Le rinascimentali stante di Palazzo Pallavicini a Bologna si preparano ad accogliere l’arte di Vivian Maier, dimenticata fotografa americana, raffinato cantore della vita quotidiana dell’America degli anni Cinquanta. Il suo lavoro è rimasto praticamente inedito fino al 2007, quando John Maloof, figlio di un rigattiere, acquista una scatola a un’asta nella quale, tra
effetti personali femminili di ogni genere, emergono le immagini della fotografa assieme a
centinaia di negativi e rullini, tutti ancora da sviluppare. Da sconosciuta ad artista di fama, il passo per Vivian sembra essere breve. La sua originalità si esprime nel grande talento che mostra nello scattare fotografie che catturano particolari e dettagli evocativi della quotidianità piuttosto che la visione d’insieme, raccontando così la strada, le persone, gli oggetti e i paesaggi.

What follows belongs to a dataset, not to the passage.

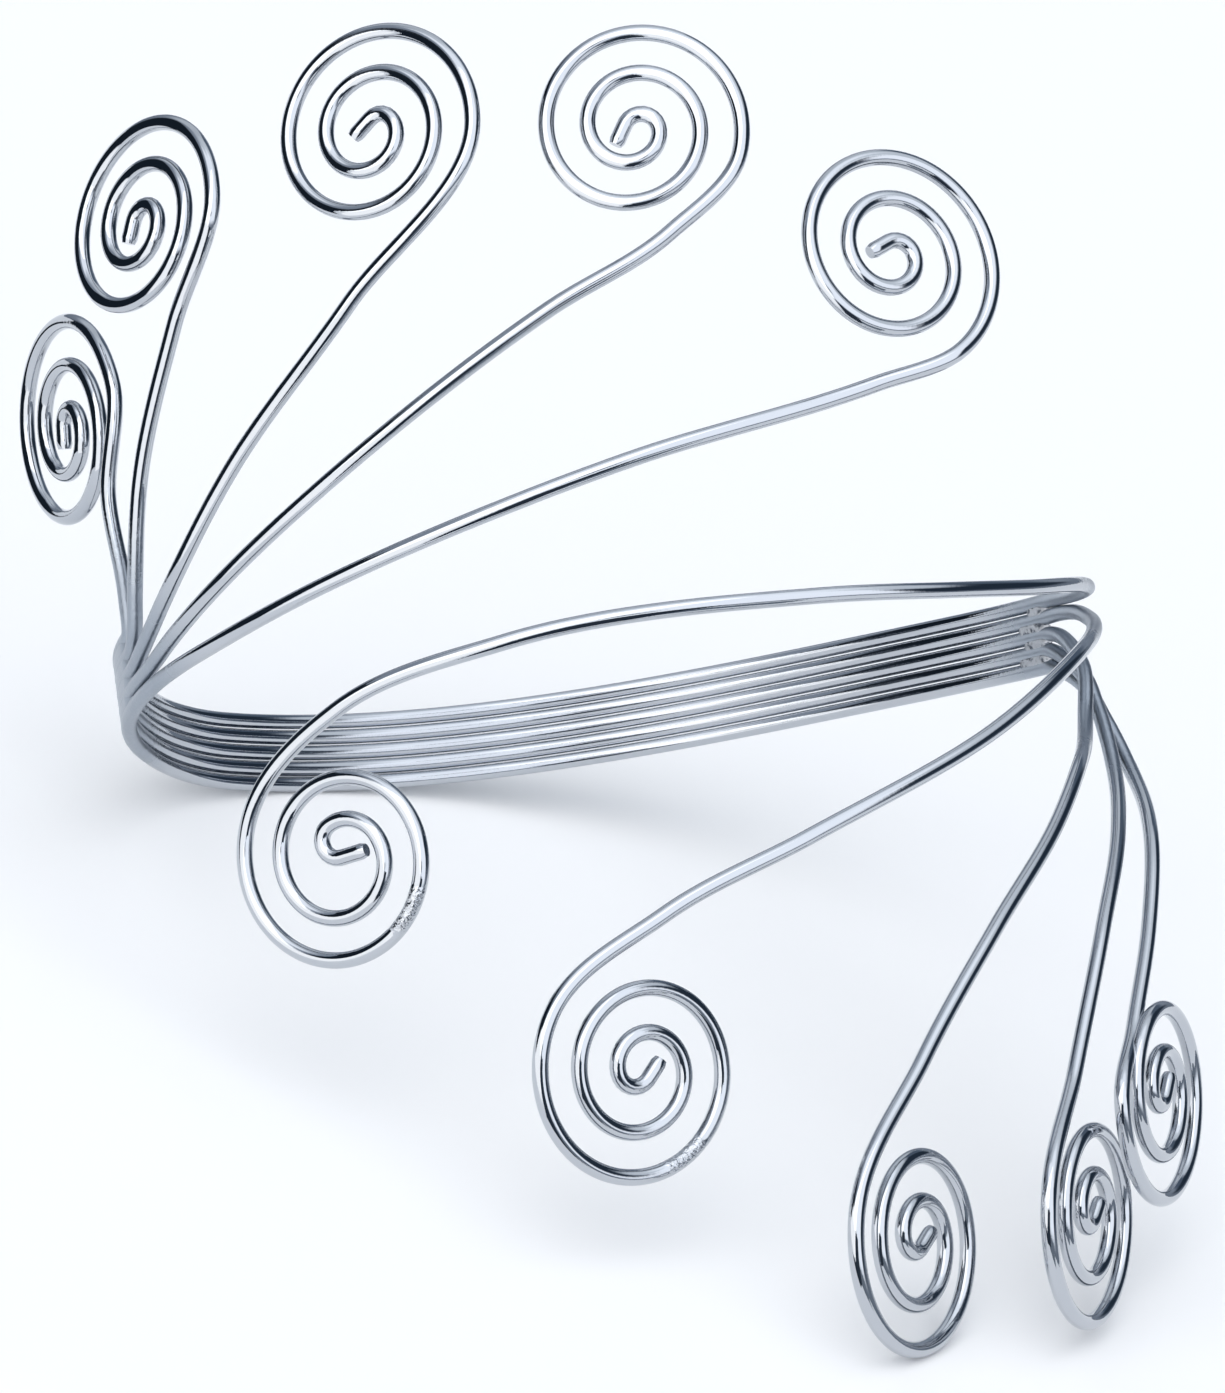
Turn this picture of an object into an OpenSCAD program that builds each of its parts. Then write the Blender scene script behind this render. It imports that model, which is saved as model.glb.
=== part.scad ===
// Upper arm cuff bent from five round metal wires, in mm.
// The wires lie side by side as an oval band behind the arm and are soldered
// together at both ends of it. At the left end they fan out upwards over the
// front of the arm, at the right end downwards, and every wire end is rolled
// into a flat open spiral. All of it is one piece of metal.
// Own frame of the cuff: x to the right, y to the back, z along the arm, the
// middle of the oval at the origin. Round angle 0 is the right tip of the
// oval, 90 the back, 180 the left tip, 270 (or -90) the front.
// Last, the cuff is laid down as it lies on a table.

/* [Wire] */
// Thickness of each round wire
wire_d = 1.3; // [1:0.05:2]
// Middle to middle distance of neighbouring wires in the band
wire_pitch = 1.38; // [1.3:0.01:2.2]

/* [Band] */
// Half width of the oval band, to the middle of the wire
band_a = 40.5; // [34:0.5:48]
// Half depth of the oval band, to the middle of the wire
band_b = 34; // [28:0.5:42]
// Round angle where the wires leave the band at the right
right_end = 24; // [15:1:40]
// Round angle where the wires leave the band at the left
left_end = 196; // [185:1:205]
// Round angle where the left end of the band starts to climb
rise_from = 146; // [140:1:180]
// Climb of the left end of the band
left_rise = 2.8; // [0:0.1:5]
// How far the left end is bent in from the oval
left_in = 0.62; // [0:0.02:2]
// Round angle where the right end of the band starts to fall
fall_from = 70; // [40:1:90]
// Fall of the right end of the band
right_fall = 0.7; // [0:0.05:3]
// Waviness of the band, up at its right third and down at its left third
band_wave = 0.35; // [0:0.05:1]

/* [Solder] */
// Thickness of the rough beads between the wires at the right end
bead_d = 0.84; // [0.6:0.02:1.2]
// Depth of those beads inside the oval
bead_in = 0.25; // [0:0.05:0.6]
// Thickness of the smooth fill between the wires at the left end
fill_depth = 0.6; // [0.3:0.05:0.8]
// Height of that fill in each groove
fill_h = 1.1; // [0.6:0.05:1.4]
// Round angle where the fill at the left end starts
fill_from = 178; // [170:1:190]

/* [Lying down] */
// Tip back of the cuff
rest_tip = -33.4; // [-90:0.1:90]
// Roll to the side
rest_roll = -23.5; // [-90:0.1:90]
// Turn about the upright
rest_turn = 10.3; // [-180:0.1:180]
// Where the middle of the oval comes to lie, to the right
rest_x = -1.9; // [-60:0.1:60]
// Where the middle of the oval comes to lie, to the back
rest_y = 12.3; // [-60:0.1:60]
// Height of the middle of the oval above the table
rest_lift = 26.55; // [0:0.05:60]

/* [Hidden] */
// Corners and corner radius of the wire section, of the area of the round wire
sides = 8;
corner_r = wire_d / 2 * sqrt(2 * PI / (sides * sin(360 / sides)));
// Angle step along spirals and hooks, round angle step along the band
coil_step = 26;
band_step = 8;
// Longest step along the stems
stem_step = 5;

// Spirals, one row each. wire counts from the top of the band; x, y, z is the
// middle; face is the way it looks, 0 straight to the front, plus to the right;
// lean tips the face up; r0, r1 outer and inner radius; entry is the angle at
// which the stem comes in; turns; then the closing hook, its radius and angle,
// and the straight leg.
WIRE = 0; X = 1; Y = 2; Z = 3; FACE = 4; LEAN = 5; R0 = 6; R1 = 7;
ENTRY = 8; TURNS = 9; HOOK_R = 10; HOOK = 11; LEG = 12;
upper = [
    [5,  26.6, -28.5,  24.3,  27,   4, 9.4, 2.0, -60, 2.15, 1.5, 105, 2.0],
    [4,   7.8, -33.5,  36.0,  -3,   2, 8.6, 1.9, -20, 2.05, 1.4, 135, 1.8],
    [3, -12.7, -32.0,  39.0, -24,   7, 9.0, 1.9,  -5, 2.10, 1.2,  80, 2.0],
    [2, -32.3, -21.5,  36.8, -45,  11, 9.1, 1.9,   0, 2.10, 1.5, 110, 1.8],
    [1, -41.4,  -5.6,  24.3, -60,   0, 9.6, 2.1,  10, 2.10, 1.5, 110, 1.8]];
lower = [
    [1, -22.6, -29.5, -17.4, -27,  -2, 9.0, 2.8, 140, 1.90, 1.4, 160, 2.3],
    [2,  -1.8, -33.8, -37.5,  31, -13, 9.2, 2.0, 150, 2.10, 1.5, 120, 1.8],
    [3,  17.4, -29.5, -53.0,  57,  -9, 9.2, 2.5, 170, 1.95, 1.6, 145, 2.1],
    [4,  31.4, -20.0, -52.2,  66, -10, 9.2, 2.5, 180, 1.95, 1.6, 145, 2.1],
    [5,  39.0, -11.7, -42.8,  66,  -9, 9.2, 2.5, 190, 1.95, 1.6, 145, 2.1]];

// Ways of the stems over the round of the arm, in the order of the spirals:
// round angle, distance outside the oval, height
upper_ways = [
    [[203.5, -0.6, 0.8], [212, -0.5, 1.4], [220, -0.4, 2.05], [234, 0, 3.6], [275, 0, 9.7],
     [305, 1, 14]],
    [[206.4, -0.45, 2.7], [211.2, -0.3, 3.65], [220, 0, 5.7], [246, 0, 14], [269, 0.2, 22.4],
     [283, 1.3, 27]],
    [[201, -0.5, 3.8], [206.2, -0.25, 5], [211.5, 0, 6.8], [228, 0, 15.5], [247, 1, 25.5]],
    [[200.2, -0.4, 5.6], [203.5, -0.1, 8.5], [209.5, 0, 17], [222, 0.5, 28]],
    [[198.5, -0.4, 9], [200.5, 0.4, 16.8]]];
lower_ways = [
    [[11.5, -0.3, 1.1], [-3, -0.5, 0.1], [-18, -0.2, -0.95], [-32, 0, -1.95], [-46, 0, -2.4],
     [-65, 0, -2.4], [-101, 0, -3], [-121, 1, -5.8]],
    [[18.8, 0, 0.33], [13.9, 0, -0.17], [5.8, -0.2, -1.6], [-3, -0.4, -3.1], [-22, 0, -7],
     [-44, -0.1, -13.9], [-71, 0.6, -21.3], [-88, 2.7, -26.2]],
    [[19.9, 0, -1.46], [17.3, -0.1, -2.33], [14, -0.3, -3.77], [10.5, -0.6, -5.4], [5, -1.8, -9.7],
     [-16.8, -2.7, -16.1], [-28, -2.6, -20.8], [-47, -1, -29.4], [-62, 1.5, -39.5]],
    [[21, 0.1, -2.93], [18.3, 0.3, -4.15], [15.3, 0.5, -5.76], [12.5, 0.4, -8.2], [5.3, -0.1, -14],
     [-8, -0.9, -20.6], [-24, -0.9, -29.2], [-38, -0.2, -41]],
    [[22.2, 0.2, -4.07], [19.6, 0.5, -5], [17.5, 0.95, -6.26], [15.1, 1.6, -9.4], [11, 1.95, -13.4],
     [-3, 1.6, -20.7], [-14, 0.9, -29.3], [-25, 0.7, -37.6]]];

// Round angles from and to which solder beads fill the four grooves at the right
bead_rows = [[27.5, 21.5], [30, 22], [29.3, 22], [30.8, 22.4]];

function unit(v) = v / norm(v);
function backwards(v) = [for (i = [len(v) - 1 : -1 : 0]) v[i]];
function from_second(v) = [for (i = [1 : len(v) - 1]) v[i]];

// A point beside the oval band
function beside(t, out, z) =
    let (n = unit([cos(t) / band_a, sin(t) / band_b]))
    [band_a * cos(t) + out * n[0], band_b * sin(t) + out * n[1], z];

// Height of a band wire, or of the groove below it at wire + 0.5
function band_z(t, wire) =
    (3 - wire) * wire_pitch
    + left_rise * pow(max(0, (t - rise_from) / (left_end - rise_from)), 1.45)
    - right_fall * pow(max(0, (fall_from - t) / (fall_from - right_end)), 2)
    - band_wave * cos(3 * t);

// Distance of the band from the oval, with a soft bend inwards before the left end
function band_out(t) = let (u = max(0, min(1, (t - 148) / 24))) -left_in * u * u * (3 - 2 * u);

function band_point(t, wire) = beside(t, band_out(t), band_z(t, wire));

// Spiral, hook and leg, flat: polar steps inwards, then an arc, then straight
function spiral_point(r, a) =
    let (f = a / (r[TURNS] * 360), q = r[R0] + (r[R1] - r[R0]) * f)
    [q * cos(r[ENTRY] + a), q * sin(r[ENTRY] + a)];
function spiral_line(r) =
    let (n = ceil(r[TURNS] * 360 / coil_step)) [for (i = [0 : n]) spiral_point(r, r[TURNS] * 360 * i / n)];
function spiral_heading(r) =
    let (a = r[TURNS] * 360, d = spiral_point(r, a) - spiral_point(r, a - 1)) atan2(d[1], d[0]);
function hook_line(r) =
    let (h = spiral_heading(r), n = ceil(r[HOOK] / coil_step), p = spiral_point(r, r[TURNS] * 360),
         c = p + r[HOOK_R] * [-sin(h), cos(h)])
    [for (i = [1 : n]) let (a = h + r[HOOK] * i / n) c + r[HOOK_R] * [sin(a), -cos(a)]];
function flat_line(r) =
    let (h = hook_line(r), a = spiral_heading(r) + r[HOOK])
    concat(spiral_line(r), h, [h[len(h) - 1] + r[LEG] * [cos(a), sin(a)]]);

// The same line put in its place and facing its way
function in_place(r, p) =
    let (f = r[FACE], l = r[LEAN], n = [sin(f) * cos(l), -cos(f) * cos(l), sin(l)],
         u = [cos(f), sin(f), 0], v = cross(n, u))
    [r[X], r[Y], r[Z]] + p[0] * u + p[1] * v;
function spiral(r) = [for (p = flat_line(r)) in_place(r, p)];

// Smooth line through points with given directions at both ends
function slope(p, i) =
    let (a = norm(p[i] - p[i - 1]), b = norm(p[i + 1] - p[i]))
    ((p[i + 1] - p[i]) * a / b + (p[i] - p[i - 1]) * b / a) / (a + b);
function smooth(p, first, last) =
    let (n = len(p) - 1, t = concat([first], [for (i = [1 : 1 : n - 1]) slope(p, i)], [last]))
    concat([p[0]], [for (i = [0 : n - 1]) let (d = norm(p[i + 1] - p[i]), m = max(2, ceil(d / stem_step)))
        for (j = [1 : m]) let (u = j / m)
            p[i] * (2 * pow(u, 3) - 3 * u * u + 1) + d * t[i] * (pow(u, 3) - 2 * u * u + u)
            + p[i + 1] * (3 * u * u - 2 * pow(u, 3)) + d * t[i + 1] * (pow(u, 3) - u * u)]);

// Stem and spiral of one wire end, starting at the end of the band
function wire_end(r, way, t, dir) =
    let (a = band_point(t, r[WIRE]), first = unit(band_point(t + dir * 0.1, r[WIRE]) - a),
         s = spiral(r), last = unit(s[1] - s[0]),
         w = [for (q = way) beside(q[0], q[1], q[2])])
    concat(smooth(concat([a], w, [s[0]]), first, last), from_second(s));

function band_line(wire) =
    let (n = ceil((left_end - right_end) / band_step))
    [for (i = [1 : n - 1]) band_point(right_end + (left_end - right_end) * i / n, wire)];

// Round bar along a line; its corners keep level with the band at point k
function headings(p) =
    let (n = len(p) - 1, d = [for (i = [0 : n - 1]) unit(p[i + 1] - p[i])])
    [for (i = [0 : n]) unit(d[max(i - 1, 0)] + d[min(i, n - 1)])];
function carried(t, from, to, step) =
    [for (i = from, u = unit([0, 0, 1] - t[from][2] * t[from]); i * step <= to * step;
          i = i + step, u = i * step <= to * step ? unit(u - (u * t[i]) * t[i]) : u) u];

module bar(p, k) {
    n = len(p);
    t = headings(p);
    u = concat(backwards(from_second(carried(t, k, 0, -1))), carried(t, k, n - 1, 1));
    pts = [for (i = [0 : n - 1]) let (v = cross(t[i], u[i])) for (j = [0 : sides - 1])
        let (a = 360 * (j + 0.5) / sides) p[i] + corner_r * (cos(a) * u[i] + sin(a) * v)];
    near = [for (j = [0 : sides - 1]) j];
    far = [for (j = [sides - 1 : -1 : 0]) (n - 1) * sides + j];
    skin = [for (i = [0 : n - 2]) for (j = [0 : sides - 1])
        let (a = i * sides + j, b = i * sides + (j + 1) % sides)
            each [[a, a + sides, b], [b, a + sides, b + sides]]];
    polyhedron(pts, concat([near], skin, [far]), convexity = 10);
}

// One wire from the leg of its lower spiral to the leg of its upper spiral
module wire(i) {
    low = backwards(wire_end(lower[i - 1], lower_ways[i - 1], right_end, -1));
    up = wire_end(upper[5 - i], upper_ways[5 - i], left_end, 1);
    bar(concat(low, band_line(i), up), len(low));
}

// Rough beads in the grooves inside the right end of the band
module bead(t, groove) {
    translate(beside(t, -bead_in, band_z(t, groove + 0.5))) sphere(d = bead_d, $fn = 6);
}

module right_solder() {
    for (g = [1 : 4])
        let (a = bead_rows[g - 1][0], b = bead_rows[g - 1][1], m = (a + b) / 2) {
            hull() {
                bead(a, g);
                bead(m, g);
            }
            hull() {
                bead(m, g);
                bead(b, g);
            }
        }
}

// Smooth flat fill in the grooves outside the left end of the band
module fill(t, groove) {
    turn = atan2(sin(t) / band_b, cos(t) / band_a);
    translate(beside(t, band_out(t) + fill_depth / 2, band_z(t, groove + 0.5)))
        rotate(turn) cube([fill_depth, 0.2, fill_h], center = true);
}

module left_solder() {
    step = (left_end - fill_from) / 3;
    for (g = [1 : 4], i = [0 : 2])
        hull() {
            fill(fill_from + i * step, g);
            fill(fill_from + (i + 1) * step, g);
        }
}

module cuff() {
    color([0.72, 0.75, 0.79]) translate([rest_x, rest_y, rest_lift])
        rotate([rest_tip, rest_roll, rest_turn]) {
            for (i = [1 : 5]) wire(i);
            right_solder();
            left_solder();
        }
}

cuff();
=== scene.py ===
from math import atan2, ceil, copysign, cos, radians, sin

import bpy
from mathutils import Euler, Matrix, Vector


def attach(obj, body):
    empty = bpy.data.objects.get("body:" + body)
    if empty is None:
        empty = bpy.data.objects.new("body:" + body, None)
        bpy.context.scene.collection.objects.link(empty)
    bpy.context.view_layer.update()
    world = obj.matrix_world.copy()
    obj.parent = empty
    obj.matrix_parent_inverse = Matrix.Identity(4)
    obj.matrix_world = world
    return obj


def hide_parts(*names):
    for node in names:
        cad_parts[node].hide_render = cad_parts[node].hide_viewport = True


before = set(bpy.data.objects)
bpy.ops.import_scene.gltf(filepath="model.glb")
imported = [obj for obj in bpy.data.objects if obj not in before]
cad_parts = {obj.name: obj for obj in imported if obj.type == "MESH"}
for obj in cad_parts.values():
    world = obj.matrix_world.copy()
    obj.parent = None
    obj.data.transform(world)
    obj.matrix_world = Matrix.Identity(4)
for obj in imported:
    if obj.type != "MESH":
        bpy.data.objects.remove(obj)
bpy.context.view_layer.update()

# The way the cuff lies on a table, tipped on the rim of one spiral and the lower back edge of the band. Its
# own frame, in mm, has x to the right, y to the back and z along the arm, with the oval's middle at 0.
MM = 0.001
REST_TURN = Euler((radians(-33.4), radians(-23.5), radians(10.3)), "XYZ").to_matrix()
REST_PLACE = Vector((-1.9, 12.3, 26.55))


def laid_down(p):
    """A point of the cuff's own frame, where it comes to lie, in metres."""
    return (REST_TURN @ Vector(p) + REST_PLACE) * MM


# Five round wires, each one length of drawn brass from spiral to spiral, bent by hand with round-nosed
# pliers, plated and tumbled to a mirror. They lie side by side as an oval band at the back of the arm, and
# fan out over its front as stems: upwards from the band's left end, downwards from its right end.

# Thickness, and distance between wire middles in the band, in mm
WIRE_D = 1.3
WIRE_PITCH = 1.38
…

L’obiettivo della sua macchina fotografica intercetta con attenzione soggetti poco considerati all’epoca, rendendoli invece protagonisti del suo lavoro: la strada è il suo palcoscenico.
Come osserva Marvin Heiferman, storico della fotografia americano, “Seppur scattate decenni or sono, le fotografie di Vivian Maier hanno molto da dire sul nostro presente. E in maniera profonda e inaspettata. Maier si dedicò alla fotografia anima e corpo, la praticò con disciplina e usò questo linguaggio per dare struttura e senso alla propria vita conservando però gelosamente le immagini che realizzava senza parlarne, condividerle o utilizzarle per comunicare con il prossimo. Proprio come Maier, noi oggi non stiamo semplicemente esplorando il nostro rapporto col produrre immagini ma, attraverso la fotografia, definiamo noi stessi”. A cura di Anne Morin, la mostra presenta più di 120 fotografie in bianco e nero, di cui 10 in grande formato, 90 di formato medio più una meravigliosa sezione di 20 foto a colori relativa alla produzione degli anni Settanta dell’artista.
Dal 3 marzo al 27 maggio 2018
Palazzo Pallavicini, Via San Felice 24, Bologna
Info: palazzopallavicini.com
Vivian Maier: uno sguardo rispettoso sul mondo.
L’opera e la condotta di Vivian Maier provano l’esistenza di un valore assoluto che non dipende dal riconoscimento sociale o dall’esposizione mediatica. I suoi self-portrait, introspettivi, non erano selfie bisognosi di like. La fotografia raffinata di Vivian Maier è testimonianza di un rapporto profondo con il mondo che può esistere anche da lontano e all’insaputa del mondo. L’attestazione della professionalità dell’Artista, in una cornice altrettanto severa e dignitosa lascia lo spettatore fiero di aver in qualche modo preso parte ad uno schiaffo dato all’odierna stupidità.